Recorded data
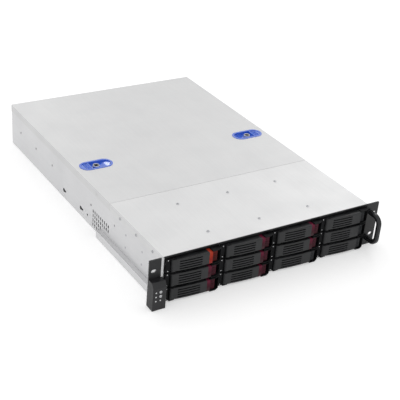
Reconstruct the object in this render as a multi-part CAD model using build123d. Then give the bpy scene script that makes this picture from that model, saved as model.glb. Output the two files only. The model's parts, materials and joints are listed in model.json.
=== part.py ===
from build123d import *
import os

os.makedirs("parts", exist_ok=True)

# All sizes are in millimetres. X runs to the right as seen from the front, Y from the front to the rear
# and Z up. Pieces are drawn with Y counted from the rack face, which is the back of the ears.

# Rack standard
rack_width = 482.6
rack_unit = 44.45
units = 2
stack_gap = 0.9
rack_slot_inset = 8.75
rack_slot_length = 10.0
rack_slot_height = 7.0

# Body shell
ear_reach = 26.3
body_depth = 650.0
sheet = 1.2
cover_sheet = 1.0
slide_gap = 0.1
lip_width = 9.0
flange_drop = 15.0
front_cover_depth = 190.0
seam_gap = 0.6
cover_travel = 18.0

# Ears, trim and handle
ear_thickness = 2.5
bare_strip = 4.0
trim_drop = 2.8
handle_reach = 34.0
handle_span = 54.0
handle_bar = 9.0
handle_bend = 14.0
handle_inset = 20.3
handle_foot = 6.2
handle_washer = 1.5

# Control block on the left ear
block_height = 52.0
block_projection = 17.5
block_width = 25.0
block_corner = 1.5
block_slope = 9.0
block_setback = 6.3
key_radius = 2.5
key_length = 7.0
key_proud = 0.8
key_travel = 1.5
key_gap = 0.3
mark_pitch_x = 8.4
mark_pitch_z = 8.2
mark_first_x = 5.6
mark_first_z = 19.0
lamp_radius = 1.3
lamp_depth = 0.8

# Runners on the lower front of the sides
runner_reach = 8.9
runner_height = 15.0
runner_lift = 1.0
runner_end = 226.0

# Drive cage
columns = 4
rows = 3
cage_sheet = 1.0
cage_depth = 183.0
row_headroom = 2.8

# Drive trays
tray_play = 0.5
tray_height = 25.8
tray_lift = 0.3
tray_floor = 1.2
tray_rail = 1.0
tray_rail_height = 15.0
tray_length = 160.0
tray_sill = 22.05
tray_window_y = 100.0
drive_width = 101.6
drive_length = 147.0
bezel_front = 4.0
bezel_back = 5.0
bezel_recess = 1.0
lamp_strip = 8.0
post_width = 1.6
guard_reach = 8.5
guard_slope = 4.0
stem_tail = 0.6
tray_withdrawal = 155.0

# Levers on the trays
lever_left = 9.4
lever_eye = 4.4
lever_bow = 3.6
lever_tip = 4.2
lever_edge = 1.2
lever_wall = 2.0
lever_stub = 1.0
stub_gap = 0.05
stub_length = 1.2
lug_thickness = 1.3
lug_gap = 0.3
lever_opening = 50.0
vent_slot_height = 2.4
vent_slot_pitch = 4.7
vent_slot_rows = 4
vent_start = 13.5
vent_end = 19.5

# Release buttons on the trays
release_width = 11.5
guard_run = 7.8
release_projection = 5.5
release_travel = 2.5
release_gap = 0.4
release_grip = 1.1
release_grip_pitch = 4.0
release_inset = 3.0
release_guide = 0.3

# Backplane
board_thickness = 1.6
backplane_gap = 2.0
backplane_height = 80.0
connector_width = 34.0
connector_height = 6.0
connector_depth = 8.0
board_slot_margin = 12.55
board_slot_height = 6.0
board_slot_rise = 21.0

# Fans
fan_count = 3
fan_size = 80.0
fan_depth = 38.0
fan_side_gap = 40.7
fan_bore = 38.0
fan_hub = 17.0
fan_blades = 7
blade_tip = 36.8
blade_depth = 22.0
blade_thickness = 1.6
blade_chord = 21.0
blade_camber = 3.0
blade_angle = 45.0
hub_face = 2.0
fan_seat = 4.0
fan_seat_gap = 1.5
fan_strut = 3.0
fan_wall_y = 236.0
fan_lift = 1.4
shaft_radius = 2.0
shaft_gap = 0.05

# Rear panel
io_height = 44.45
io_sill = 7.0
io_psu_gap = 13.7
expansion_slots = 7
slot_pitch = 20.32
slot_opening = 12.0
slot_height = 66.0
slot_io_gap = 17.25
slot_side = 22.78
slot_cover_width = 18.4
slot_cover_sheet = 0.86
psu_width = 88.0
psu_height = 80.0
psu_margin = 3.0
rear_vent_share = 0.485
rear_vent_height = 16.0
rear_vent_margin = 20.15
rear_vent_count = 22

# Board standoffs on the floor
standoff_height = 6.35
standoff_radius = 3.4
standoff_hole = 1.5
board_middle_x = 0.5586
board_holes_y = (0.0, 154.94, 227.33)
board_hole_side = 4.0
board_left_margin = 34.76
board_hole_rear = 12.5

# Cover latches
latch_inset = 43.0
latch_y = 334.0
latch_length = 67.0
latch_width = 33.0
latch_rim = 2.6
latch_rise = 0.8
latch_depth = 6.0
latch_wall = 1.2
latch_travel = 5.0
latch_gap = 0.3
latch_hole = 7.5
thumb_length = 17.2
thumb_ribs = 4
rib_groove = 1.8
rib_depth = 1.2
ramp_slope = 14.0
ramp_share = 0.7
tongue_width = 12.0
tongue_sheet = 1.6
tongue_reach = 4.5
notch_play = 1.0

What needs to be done
Give back the whole listing exactly as it reads.

The completed task
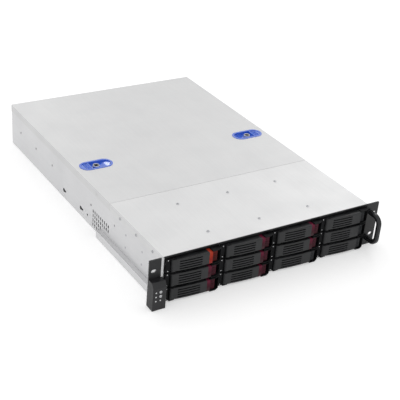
Reconstruct the object in this render as a multi-part CAD model using build123d. Then give the bpy scene script that makes this picture from that model, saved as model.glb. Output the two files only. The model's parts, materials and joints are listed in model.json.
=== part.py ===
from build123d import *
import os

os.makedirs("parts", exist_ok=True)

# All sizes are in millimetres. X runs to the right as seen from the front, Y from the front to the rear
# and Z up. Pieces are drawn with Y counted from the rack face, which is the back of the ears.

# Rack standard
rack_width = 482.6
rack_unit = 44.45
units = 2
stack_gap = 0.9
rack_slot_inset = 8.75
rack_slot_length = 10.0
rack_slot_height = 7.0

# Body shell
ear_reach = 26.3
body_depth = 650.0
sheet = 1.2
cover_sheet = 1.0
slide_gap = 0.1
lip_width = 9.0
flange_drop = 15.0
front_cover_depth = 190.0
seam_gap = 0.6
cover_travel = 18.0

# Ears, trim and handle
ear_thickness = 2.5
bare_strip = 4.0
trim_drop = 2.8
handle_reach = 34.0
handle_span = 54.0
handle_bar = 9.0
handle_bend = 14.0
handle_inset = 20.3
handle_foot = 6.2
handle_washer = 1.5

# Control block on the left ear
block_height = 52.0
block_projection = 17.5
block_width = 25.0
block_corner = 1.5
block_slope = 9.0
block_setback = 6.3
key_radius = 2.5
key_length = 7.0
key_proud = 0.8
key_travel = 1.5
key_gap = 0.3
mark_pitch_x = 8.4
mark_pitch_z = 8.2
mark_first_x = 5.6
mark_first_z = 19.0
lamp_radius = 1.3
lamp_depth = 0.8

# Runners on the lower front of the sides
runner_reach = 8.9
runner_height = 15.0
runner_lift = 1.0
runner_end = 226.0

# Drive cage
columns = 4
rows = 3
cage_sheet = 1.0
cage_depth = 183.0
row_headroom = 2.8

# Drive trays
tray_play = 0.5
tray_height = 25.8
tray_lift = 0.3
tray_floor = 1.2
tray_rail = 1.0
tray_rail_height = 15.0
tray_length = 160.0
tray_sill = 22.05
tray_window_y = 100.0
drive_width = 101.6
drive_length = 147.0
bezel_front = 4.0
bezel_back = 5.0
bezel_recess = 1.0
lamp_strip = 8.0
post_width = 1.6
guard_reach = 8.5
guard_slope = 4.0
stem_tail = 0.6
tray_withdrawal = 155.0

# Levers on the trays
lever_left = 9.4
lever_eye = 4.4
lever_bow = 3.6
lever_tip = 4.2
lever_edge = 1.2
lever_wall = 2.0
lever_stub = 1.0
stub_gap = 0.05
stub_length = 1.2
lug_thickness = 1.3
lug_gap = 0.3
lever_opening = 50.0
vent_slot_height = 2.4
vent_slot_pitch = 4.7
vent_slot_rows = 4
vent_start = 13.5
vent_end = 19.5

# Release buttons on the trays
release_width = 11.5
guard_run = 7.8
release_projection = 5.5
release_travel = 2.5
release_gap = 0.4
release_grip = 1.1
release_grip_pitch = 4.0
release_inset = 3.0
release_guide = 0.3

# Backplane
board_thickness = 1.6
backplane_gap = 2.0
backplane_height = 80.0
connector_width = 34.0
connector_height = 6.0
connector_depth = 8.0
board_slot_margin = 12.55
board_slot_height = 6.0
board_slot_rise = 21.0

# Fans
fan_count = 3
fan_size = 80.0
fan_depth = 38.0
fan_side_gap = 40.7
fan_bore = 38.0
fan_hub = 17.0
fan_blades = 7
blade_tip = 36.8
blade_depth = 22.0
blade_thickness = 1.6
blade_chord = 21.0
blade_camber = 3.0
blade_angle = 45.0
hub_face = 2.0
fan_seat = 4.0
fan_seat_gap = 1.5
fan_strut = 3.0
fan_wall_y = 236.0
fan_lift = 1.4
shaft_radius = 2.0
shaft_gap = 0.05

# Rear panel
io_height = 44.45
io_sill = 7.0
io_psu_gap = 13.7
expansion_slots = 7
slot_pitch = 20.32
slot_opening = 12.0
slot_height = 66.0
slot_io_gap = 17.25
slot_side = 22.78
slot_cover_width = 18.4
slot_cover_sheet = 0.86
psu_width = 88.0
psu_height = 80.0
psu_margin = 3.0
rear_vent_share = 0.485
rear_vent_height = 16.0
rear_vent_margin = 20.15
rear_vent_count = 22

# Board standoffs on the floor
standoff_height = 6.35
standoff_radius = 3.4
standoff_hole = 1.5
board_middle_x = 0.5586
board_holes_y = (0.0, 154.94, 227.33)
board_hole_side = 4.0
board_left_margin = 34.76
board_hole_rear = 12.5

# Cover latches
latch_inset = 43.0
latch_y = 334.0
latch_length = 67.0
latch_width = 33.0
latch_rim = 2.6
latch_rise = 0.8
latch_depth = 6.0
latch_wall = 1.2
latch_travel = 5.0
latch_gap = 0.3
latch_hole = 7.5
thumb_length = 17.2
thumb_ribs = 4
rib_groove = 1.8
rib_depth = 1.2
ramp_slope = 14.0
ramp_share = 0.7
tongue_width = 12.0
tongue_sheet = 1.6
tongue_reach = 4.5
notch_play = 1.0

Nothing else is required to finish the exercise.